Following the recent investigation by Friends of the Earth Scotland which found that the Scottish Parliament pension fund invests £3.2 million of its funds into tobacco, weapons and fossil fuels, I began to think about socially responsible investment and how it can impact pension funds.
I’ve always been quite sceptical about ethical investment for a number of reasons, mainly the question “What is ethical investment?” It’s a very subjective question, and many people will draw a different line about what they consider to be ethical or unethical. Tobacco was one of the sectors mentioned by Friends of the Earth Scotland in their investigation; it’s easy to see how different people can be on either side of the argument. There’s also the issue that restricting investment in these sectors prevents a fund from investing in a number of well established and stable companies – it seems that this would be detrimental to the performance of the fund. However…
2015 has been a huge year for ethical investment; it seems to be almost on a weekly basis that I read an article about an organisation divesting from fossil fuels and moving to renewable sources. In fact by September 2015, organisations representing assets worth $2.6 trillion have committed to divest from fossil fuels; this is a 50 fold increase in a year.
The growing nature of socially responsible investment means that it will not only affect funds who consider ethical investment to be a priority, if the current trend continues changing demand and supply will have an impact on the share prices of fossil fuel companies. In fact, we can already see the impact of this in UK Local Government Pension Schemes (LGPS). Research by Platform London reveals that LGPS invest £14bn in fossil fuels – it is estimated that falling fossil fuel share prices since April 2014 have cost LGPS £683 million since April 2014.
Recent data from Investment Life and Pensions Moneyfacts found that the average ethical investment fund outperformed the overall average of funds (excluding ethical funds) by 1.4% over the past year. This also follows a year of good news for ethical sources such as renewable energy where, fuelled by government subsidies, it was reported that the increase in capacity for renewable energy has recently exceeded the increase in capacity of fossil fuel based energy sources for the first time ever.
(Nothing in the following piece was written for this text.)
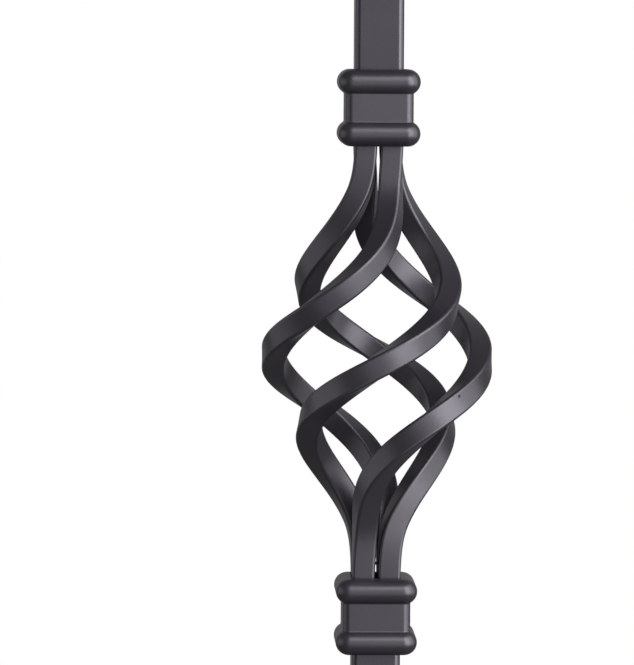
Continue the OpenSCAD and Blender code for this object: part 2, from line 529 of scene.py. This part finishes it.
def collar_outline(bm, sizes):
    """Upright outline of a band, a fillet and half the neck, at the collar's right."""
    neck = sizes.neck / 2
    band_radius = sizes.band_height / 2
    band_x = COLLAR_REACH - band_radius
    band_z = (COLLAR_HEIGHT - sizes.band_height) / 2
    hollow_x = neck + sizes.fillet
    hollow_drop = math.sqrt((band_radius + sizes.fillet) ** 2 - (hollow_x - band_x) ** 2)
    meeting = math.atan2(hollow_drop, hollow_x - band_x)

    start = bm.verts.new((band_x, 0, band_z + band_radius))
    band = bmesh.ops.spin(
        bm, geom=[start], cent=(band_x, 0, band_z), axis=(0, 1, 0),
        angle=math.pi / 2 + meeting, steps=26,
    )
    hollow = bmesh.ops.spin(
        bm, geom=band["geom_last"], cent=(hollow_x, 0, band_z - hollow_drop), axis=(0, -1, 0),
        angle=meeting, steps=6,
    )
    last = hollow["geom_last"][0]
    middle = bmesh.ops.extrude_vert_indiv(bm, verts=[last])["verts"][0]
    middle.co.z = 0
    bmesh.ops.mirror(bm, geom=bm.verts[:] + bm.edges[:], axis="Z", merge_dist=MERGE)
    bmesh.ops.remove_doubles(bm, verts=bm.verts, dist=MERGE)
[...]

Many companies with ‘green’ aims, such as reducing carbon emissions, should take time to consider where their pension fund is invested as it’s very possible that these funds will have some degree of investment in sectors they could consider to be unethical. The returns available from ethical investment funds may make this a worthwhile consideration financially as well as from a position of principles.
A survey by Linklaters found that, while Trustees are keen to increase their investment in alternative assets such as longevity hedging, fewer than 10 percent of Trustees have taken formal measures to understand their members attitudes around socially responsible investment. After carrying out an exercise like this, it may well prove that socially responsible investment in very much in the members interests.
To conclude, it seems that socially responsible investment is more than a flash in the pan and the recent performance of many ethical funds and renewable energy sources make them an interesting choice for pension funds, even those that don’t make ethical investment a major priority. Trustees should act in the best interests of their members when deciding what to invest in, in some cases this may extend into helping to promote long term sustainability.